Dalgaranga contains a Measured, Indicated and Inferred Resource of 31.1Mt @ 1.3 g/t for 1,320,000 ounces of contained gold, which is inclusive of Proved and Probable Ore Reserves of 15.3Mt @ 1.3 g/t for 612,000 ounces of gold. The Company remains focused not only on ramping up to full production, but also an ongoing aggressive exploration effort aimed at increasing the mine life towards 8-10 years, as well as progressing the Glenburgh Gold Project, the Company’s second +1.0 million ounce gold project in Western Australia.

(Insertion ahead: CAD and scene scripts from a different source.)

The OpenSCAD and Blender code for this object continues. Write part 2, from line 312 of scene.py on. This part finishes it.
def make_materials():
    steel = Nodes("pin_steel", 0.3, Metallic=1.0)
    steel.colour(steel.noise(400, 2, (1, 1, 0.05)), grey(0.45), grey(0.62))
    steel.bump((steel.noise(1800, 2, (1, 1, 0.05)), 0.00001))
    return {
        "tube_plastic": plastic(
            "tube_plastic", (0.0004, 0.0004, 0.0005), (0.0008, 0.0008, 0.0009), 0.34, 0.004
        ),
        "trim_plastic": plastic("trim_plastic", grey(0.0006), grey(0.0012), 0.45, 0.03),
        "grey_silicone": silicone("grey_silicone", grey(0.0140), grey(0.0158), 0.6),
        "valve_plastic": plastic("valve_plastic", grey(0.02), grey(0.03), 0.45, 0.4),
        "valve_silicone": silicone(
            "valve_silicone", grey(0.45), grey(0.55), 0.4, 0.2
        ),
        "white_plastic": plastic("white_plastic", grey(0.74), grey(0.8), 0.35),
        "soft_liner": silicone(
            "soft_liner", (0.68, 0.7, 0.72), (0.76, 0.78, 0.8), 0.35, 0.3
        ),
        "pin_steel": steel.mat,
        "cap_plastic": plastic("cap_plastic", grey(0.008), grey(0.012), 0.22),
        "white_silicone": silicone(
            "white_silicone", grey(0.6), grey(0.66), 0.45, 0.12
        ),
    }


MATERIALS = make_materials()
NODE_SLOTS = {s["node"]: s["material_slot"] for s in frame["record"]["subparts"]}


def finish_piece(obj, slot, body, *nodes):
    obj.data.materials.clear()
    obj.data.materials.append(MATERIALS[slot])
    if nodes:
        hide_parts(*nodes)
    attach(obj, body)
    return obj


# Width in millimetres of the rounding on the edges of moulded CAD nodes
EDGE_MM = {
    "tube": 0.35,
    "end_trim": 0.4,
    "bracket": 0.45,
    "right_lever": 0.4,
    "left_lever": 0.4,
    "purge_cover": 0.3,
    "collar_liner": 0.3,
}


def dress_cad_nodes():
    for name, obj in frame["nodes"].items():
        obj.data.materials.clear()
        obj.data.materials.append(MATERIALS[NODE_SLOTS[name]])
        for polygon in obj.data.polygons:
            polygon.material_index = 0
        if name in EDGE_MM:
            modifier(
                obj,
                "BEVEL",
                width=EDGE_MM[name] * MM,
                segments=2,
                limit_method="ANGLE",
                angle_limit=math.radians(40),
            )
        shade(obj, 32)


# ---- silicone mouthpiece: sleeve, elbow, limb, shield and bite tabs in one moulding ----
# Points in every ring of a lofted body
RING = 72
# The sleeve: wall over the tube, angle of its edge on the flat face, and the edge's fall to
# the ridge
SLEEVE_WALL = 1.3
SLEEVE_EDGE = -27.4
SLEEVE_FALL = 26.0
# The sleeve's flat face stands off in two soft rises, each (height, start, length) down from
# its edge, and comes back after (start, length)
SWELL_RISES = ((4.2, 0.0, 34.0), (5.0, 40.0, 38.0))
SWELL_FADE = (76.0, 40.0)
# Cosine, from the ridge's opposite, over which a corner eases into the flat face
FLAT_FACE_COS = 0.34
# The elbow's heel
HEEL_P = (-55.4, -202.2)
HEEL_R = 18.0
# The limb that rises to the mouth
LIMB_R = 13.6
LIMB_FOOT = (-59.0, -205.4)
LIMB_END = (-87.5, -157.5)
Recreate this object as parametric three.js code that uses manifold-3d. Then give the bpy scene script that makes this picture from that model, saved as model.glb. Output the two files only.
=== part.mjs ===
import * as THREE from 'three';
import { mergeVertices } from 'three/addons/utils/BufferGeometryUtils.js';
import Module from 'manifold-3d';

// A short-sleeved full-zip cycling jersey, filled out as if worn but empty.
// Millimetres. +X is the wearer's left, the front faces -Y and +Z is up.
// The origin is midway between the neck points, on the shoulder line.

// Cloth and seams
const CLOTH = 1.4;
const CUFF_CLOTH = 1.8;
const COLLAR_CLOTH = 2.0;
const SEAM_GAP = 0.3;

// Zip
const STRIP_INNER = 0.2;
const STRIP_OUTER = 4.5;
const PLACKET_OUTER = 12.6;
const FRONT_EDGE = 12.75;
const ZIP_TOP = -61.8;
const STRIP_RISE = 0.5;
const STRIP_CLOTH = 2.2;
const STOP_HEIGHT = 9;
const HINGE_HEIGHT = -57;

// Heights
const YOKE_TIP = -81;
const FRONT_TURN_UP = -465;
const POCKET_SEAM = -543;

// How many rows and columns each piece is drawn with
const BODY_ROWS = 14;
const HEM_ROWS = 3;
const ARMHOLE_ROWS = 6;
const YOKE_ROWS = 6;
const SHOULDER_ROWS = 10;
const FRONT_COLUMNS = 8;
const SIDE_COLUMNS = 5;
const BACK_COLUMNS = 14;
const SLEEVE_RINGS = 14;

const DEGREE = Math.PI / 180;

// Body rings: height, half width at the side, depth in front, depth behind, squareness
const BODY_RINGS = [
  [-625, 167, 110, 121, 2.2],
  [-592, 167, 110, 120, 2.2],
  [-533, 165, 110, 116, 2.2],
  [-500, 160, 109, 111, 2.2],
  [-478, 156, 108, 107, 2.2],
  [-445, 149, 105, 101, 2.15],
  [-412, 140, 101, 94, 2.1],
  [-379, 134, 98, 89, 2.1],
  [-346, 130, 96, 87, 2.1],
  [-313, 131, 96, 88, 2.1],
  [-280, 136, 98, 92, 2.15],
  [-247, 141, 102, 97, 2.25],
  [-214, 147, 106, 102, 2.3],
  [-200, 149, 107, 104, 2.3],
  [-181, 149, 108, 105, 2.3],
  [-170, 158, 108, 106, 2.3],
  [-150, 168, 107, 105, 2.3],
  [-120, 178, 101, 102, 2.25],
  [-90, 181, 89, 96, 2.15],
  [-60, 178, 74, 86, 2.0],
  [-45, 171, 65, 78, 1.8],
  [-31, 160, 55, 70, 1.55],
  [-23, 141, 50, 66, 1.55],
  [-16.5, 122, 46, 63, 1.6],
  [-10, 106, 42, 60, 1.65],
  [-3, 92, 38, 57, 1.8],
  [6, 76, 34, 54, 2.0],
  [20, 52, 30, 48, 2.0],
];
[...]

Mike Dunbar the Company’s Managing Director said:
“To say that I am pleased to have poured our first gold would be a massive understatement. The Company has managed to put together a fantastic team which has grown the global resource base from under 200,000oz on listing, to now having two gold projects which each contain more than 1 million ounces, and progressed Dalgaranga through feasibility. We have built a 100% owned new gold processing facility and associated infrastructure under budget and ahead of schedule, and now poured first gold.

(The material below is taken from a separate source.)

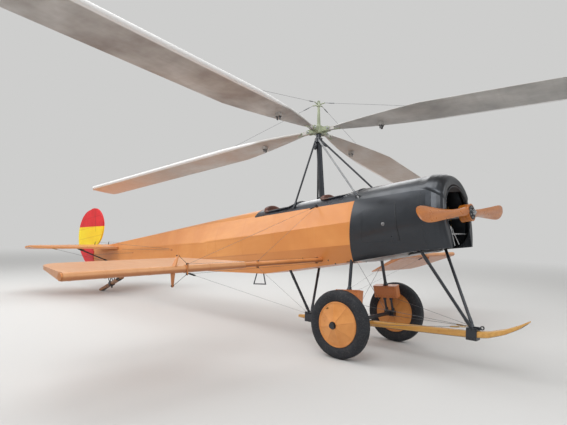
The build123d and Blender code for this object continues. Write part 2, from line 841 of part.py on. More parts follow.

The construction of the Dalgaranga mine would not have been possible without the Company’s Director of Operations and Development, Mr Ian Kerr who with his highly experienced (but small) development team of Warren King and Garry Moore, along with GR Engineering’s Team of Andrew Bennett and Matt Gordon have delivered the project ahead of schedule and under budget. A very rare feat indeed.
With the plant now operational, the aim for the next few months is to achieve consistent performance from all aspects of the process plant.

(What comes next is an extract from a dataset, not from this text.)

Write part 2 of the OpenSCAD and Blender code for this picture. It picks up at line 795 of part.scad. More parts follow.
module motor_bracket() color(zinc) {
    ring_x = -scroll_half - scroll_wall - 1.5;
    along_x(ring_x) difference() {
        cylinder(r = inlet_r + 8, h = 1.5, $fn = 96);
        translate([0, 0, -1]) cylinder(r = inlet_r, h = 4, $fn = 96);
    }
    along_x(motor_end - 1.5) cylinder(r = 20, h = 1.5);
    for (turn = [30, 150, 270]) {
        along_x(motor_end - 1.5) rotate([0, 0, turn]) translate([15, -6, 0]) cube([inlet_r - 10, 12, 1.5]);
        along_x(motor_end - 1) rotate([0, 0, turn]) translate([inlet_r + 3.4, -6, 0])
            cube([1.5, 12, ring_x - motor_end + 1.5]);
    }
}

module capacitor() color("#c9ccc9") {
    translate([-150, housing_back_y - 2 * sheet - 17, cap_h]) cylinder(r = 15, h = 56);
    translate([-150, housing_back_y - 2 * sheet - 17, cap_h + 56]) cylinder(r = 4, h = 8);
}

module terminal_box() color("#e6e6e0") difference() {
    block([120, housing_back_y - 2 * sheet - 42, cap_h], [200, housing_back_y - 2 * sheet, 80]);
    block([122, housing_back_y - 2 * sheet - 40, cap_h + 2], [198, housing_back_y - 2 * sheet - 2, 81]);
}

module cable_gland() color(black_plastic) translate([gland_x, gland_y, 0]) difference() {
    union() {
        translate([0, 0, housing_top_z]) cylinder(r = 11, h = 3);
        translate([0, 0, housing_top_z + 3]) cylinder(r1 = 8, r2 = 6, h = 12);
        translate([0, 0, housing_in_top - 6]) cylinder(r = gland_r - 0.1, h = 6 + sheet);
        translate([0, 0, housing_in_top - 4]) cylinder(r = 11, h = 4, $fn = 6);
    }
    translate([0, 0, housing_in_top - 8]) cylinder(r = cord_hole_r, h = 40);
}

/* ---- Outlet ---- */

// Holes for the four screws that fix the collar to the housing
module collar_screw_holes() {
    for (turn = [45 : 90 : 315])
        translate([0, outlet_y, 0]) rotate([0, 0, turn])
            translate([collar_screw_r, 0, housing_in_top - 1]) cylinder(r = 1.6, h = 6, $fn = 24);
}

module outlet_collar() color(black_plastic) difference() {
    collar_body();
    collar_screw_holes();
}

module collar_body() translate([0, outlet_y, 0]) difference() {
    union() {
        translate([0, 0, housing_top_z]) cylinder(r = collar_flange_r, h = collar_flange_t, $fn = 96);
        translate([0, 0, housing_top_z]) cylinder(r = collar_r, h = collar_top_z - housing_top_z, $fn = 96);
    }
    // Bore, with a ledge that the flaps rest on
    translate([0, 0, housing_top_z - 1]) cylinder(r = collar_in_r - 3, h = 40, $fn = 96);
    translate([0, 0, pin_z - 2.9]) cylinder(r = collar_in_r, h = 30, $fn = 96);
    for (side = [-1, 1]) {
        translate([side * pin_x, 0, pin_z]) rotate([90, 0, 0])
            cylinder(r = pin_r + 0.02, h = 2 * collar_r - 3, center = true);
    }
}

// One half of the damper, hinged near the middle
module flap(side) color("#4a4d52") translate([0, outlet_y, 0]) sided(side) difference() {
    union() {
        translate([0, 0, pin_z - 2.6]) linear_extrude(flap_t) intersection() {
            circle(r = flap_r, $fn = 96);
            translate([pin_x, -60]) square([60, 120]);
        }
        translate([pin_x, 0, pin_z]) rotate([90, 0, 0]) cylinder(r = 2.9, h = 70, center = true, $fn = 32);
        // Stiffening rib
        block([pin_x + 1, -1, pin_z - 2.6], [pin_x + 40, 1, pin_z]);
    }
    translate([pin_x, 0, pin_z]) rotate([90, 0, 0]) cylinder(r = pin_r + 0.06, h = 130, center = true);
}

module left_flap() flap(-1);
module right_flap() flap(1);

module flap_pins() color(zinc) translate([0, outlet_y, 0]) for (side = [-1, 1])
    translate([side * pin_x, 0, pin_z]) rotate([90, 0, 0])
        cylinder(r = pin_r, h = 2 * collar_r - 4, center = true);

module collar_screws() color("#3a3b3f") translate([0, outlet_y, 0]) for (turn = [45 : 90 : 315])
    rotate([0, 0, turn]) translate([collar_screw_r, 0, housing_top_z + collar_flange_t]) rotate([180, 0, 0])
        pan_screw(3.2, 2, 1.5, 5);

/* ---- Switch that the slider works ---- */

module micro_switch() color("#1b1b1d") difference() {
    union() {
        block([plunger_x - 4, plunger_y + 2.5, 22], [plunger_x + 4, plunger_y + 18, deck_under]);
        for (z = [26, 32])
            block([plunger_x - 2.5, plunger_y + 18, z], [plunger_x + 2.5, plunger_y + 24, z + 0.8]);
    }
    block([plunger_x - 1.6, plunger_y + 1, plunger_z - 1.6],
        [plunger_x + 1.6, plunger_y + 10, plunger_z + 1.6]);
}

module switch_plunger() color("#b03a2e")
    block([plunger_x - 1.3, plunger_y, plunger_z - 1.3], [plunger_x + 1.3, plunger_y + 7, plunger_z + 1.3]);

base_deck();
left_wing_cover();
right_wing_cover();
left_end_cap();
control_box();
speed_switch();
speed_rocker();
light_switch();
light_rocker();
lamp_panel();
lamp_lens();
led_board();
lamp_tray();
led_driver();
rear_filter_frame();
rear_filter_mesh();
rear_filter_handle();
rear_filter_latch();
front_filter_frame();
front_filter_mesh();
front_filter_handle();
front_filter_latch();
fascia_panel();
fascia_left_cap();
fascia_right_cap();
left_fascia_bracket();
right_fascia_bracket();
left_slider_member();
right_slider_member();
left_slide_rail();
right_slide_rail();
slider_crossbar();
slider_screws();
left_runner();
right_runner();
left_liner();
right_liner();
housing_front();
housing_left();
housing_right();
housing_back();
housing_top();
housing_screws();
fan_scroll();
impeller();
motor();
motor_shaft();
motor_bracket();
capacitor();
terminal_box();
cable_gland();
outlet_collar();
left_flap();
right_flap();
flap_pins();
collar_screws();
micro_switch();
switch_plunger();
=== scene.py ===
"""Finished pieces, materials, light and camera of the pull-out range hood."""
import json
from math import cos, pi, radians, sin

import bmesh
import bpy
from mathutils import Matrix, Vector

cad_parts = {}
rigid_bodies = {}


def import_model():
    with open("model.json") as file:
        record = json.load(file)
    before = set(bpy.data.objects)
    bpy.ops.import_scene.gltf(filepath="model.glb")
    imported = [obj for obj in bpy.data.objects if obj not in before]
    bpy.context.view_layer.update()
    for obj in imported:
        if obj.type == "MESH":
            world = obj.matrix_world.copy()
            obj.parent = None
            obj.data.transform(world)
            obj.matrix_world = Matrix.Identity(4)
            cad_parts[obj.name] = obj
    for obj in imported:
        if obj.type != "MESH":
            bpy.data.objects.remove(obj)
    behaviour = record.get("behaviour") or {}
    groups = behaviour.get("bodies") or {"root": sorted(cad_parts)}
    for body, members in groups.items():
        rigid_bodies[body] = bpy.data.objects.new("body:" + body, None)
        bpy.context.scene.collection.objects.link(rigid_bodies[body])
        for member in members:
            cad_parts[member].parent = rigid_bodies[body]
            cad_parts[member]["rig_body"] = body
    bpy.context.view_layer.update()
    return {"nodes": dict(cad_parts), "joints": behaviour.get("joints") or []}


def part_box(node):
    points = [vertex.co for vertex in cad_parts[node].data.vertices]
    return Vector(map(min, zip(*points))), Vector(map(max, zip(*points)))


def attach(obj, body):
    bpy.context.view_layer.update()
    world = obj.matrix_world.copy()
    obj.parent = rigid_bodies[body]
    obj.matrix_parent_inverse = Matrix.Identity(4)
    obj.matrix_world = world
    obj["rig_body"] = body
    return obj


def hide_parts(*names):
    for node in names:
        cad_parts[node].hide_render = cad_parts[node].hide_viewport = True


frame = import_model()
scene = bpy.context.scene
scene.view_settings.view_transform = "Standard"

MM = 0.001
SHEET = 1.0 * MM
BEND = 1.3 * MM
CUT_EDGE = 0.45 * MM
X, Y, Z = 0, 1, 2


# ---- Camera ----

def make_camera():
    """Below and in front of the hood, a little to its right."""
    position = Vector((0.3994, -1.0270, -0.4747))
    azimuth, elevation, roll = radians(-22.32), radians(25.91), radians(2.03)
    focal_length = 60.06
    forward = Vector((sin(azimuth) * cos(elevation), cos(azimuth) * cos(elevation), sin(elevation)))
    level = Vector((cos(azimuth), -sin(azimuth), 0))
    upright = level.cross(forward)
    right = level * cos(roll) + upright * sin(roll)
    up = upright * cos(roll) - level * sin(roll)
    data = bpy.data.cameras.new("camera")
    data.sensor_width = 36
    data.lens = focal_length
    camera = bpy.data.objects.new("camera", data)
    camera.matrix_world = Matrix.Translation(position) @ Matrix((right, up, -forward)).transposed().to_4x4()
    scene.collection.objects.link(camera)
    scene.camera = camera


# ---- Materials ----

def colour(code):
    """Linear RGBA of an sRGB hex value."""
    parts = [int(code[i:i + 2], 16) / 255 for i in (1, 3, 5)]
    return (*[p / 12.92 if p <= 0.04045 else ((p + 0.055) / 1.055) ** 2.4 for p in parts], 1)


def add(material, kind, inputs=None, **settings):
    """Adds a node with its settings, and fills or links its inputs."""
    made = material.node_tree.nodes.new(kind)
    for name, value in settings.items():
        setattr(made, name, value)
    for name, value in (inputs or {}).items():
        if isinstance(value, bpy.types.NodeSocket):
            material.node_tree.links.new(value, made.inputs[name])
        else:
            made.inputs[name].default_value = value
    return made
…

While the recent attention has been on delivery of the Dalgaranga Gold Project, the Company remains focused on continuing the exploration success that has so far resulted in discovery of over 2 million ounces of gold since listing. The current 75,000 metre drill programme is split between Dalgaranga, to extend the mine life to 8 – 10 years, and Glenburgh, where exploration outside the known 1.0 million ounce resource base is aiming to increase the global resource prior to feasibility and ultimately development.”
Artemis Resources Limited advises today that it has submitted a wide-ranging Programme of Works (“POW”) with the Western Australian Government’s Department of Mines, Industry, Regulation and Safety (“DMIRS”) to start an extensive drilling, trenching and bulk sampling programme immediately west of Novo Resource Corp’s (“Novo”) Comet Well Project. In addition, Artemis also provided and update on gold nuggets recovered (3.6kg) from the current ground rehabilitation works underway at 47K Patch.
David Lenigas, Artemis’s Executive Chairman, said “Artemis has now identified ~67 kilometres of potential gold-bearing conglomerates associated with the Mt Roe Basalt contact, immediately west of Novo Resources Comet Well 6 kilometre long conglomerate gold project. Our exploration and bulk sampling programme is about to commence in earnest at 47K Patch, the source of the many gold nuggets reported today. Applications have also gone in with the DMIRS for an extensive exploration programme immediately to the west of Novo’s Comet Well.”
Syrah Resources Limited announced today that it has signed a purchase agreement for an industrial site for its Battery Anode Material (BAM) development in Vidalia, Louisiana. Under the terms of the agreement, the purchase price of US$1.225 million is for a 25 acre site with an existing building.
Shaun Verner, Managing Director & CEO said, “With the purchase agreement for the Vidalia site, we continue to progress our initial entry into the BAM market. Consistent with our approach in Mozambique, Syrah is committed to environmental sustainability and community engagement through development and into operations. The Company’s recently awarded ISO Certifications for Health, Safety and Environmental management systems for its Balama Operation demonstrates the Company’s commitment to global best practice.”
In a strategy to focus its efforts on its larger long-life Murchison gold assets, the Board of Westgold Resources Limited has agreed to sell its South Kalgoorlie Operations to Northern Star Resources Limited.
South Kalgoorlie Operations operates Jubilee Processing Plant as its mining hub. In recent years the HBJ Underground Mine has operated as the core feed with additional smaller open pit and low-grade stockpile sources providing approximately 60% of plant capacity. The remainder of plant capacity has been filled by toll processing third party ores from the region.
Westgold has agreed to sell its wholly-owned subsidiaries that collectively make up the South Kalgoorlie Operations; Dioro Exploration Pty Ltd, HBJ Minerals Pty Ltd and Hampton Gold Mining Areas Ltd. The consideration for the sale is $80 million (with working capital adjustments). The purchase consideration is made up of $20 million in cash and $60 million in unrestricted fully paid ordinary shares in Northern Star calculated at a backwards-looking 10-day VWAP.
Westgold will retain its lithium royalties over the Mt Marion Lithium Mine and the rights to lithium exploration and mining over Location 53 and 59.
Westgold Managing Director Peter Cook said:“This is a nice deal for both parties. It provides Northern Star with additional and instant plant capacity in the Kalgoorlie region for its expanding gold operations. For Westgold, it divests our shortest life asset, provides a cash boost and upgrades the overall quality of our gold portfolio. As at June 30, 2017, South Kalgoorlie Operations had Ore Reserves containing 252,000 ounces which was 7.45% of the groups total Ore Reserves. SKO has produced 24,000 ounces in the first half of this financial year”.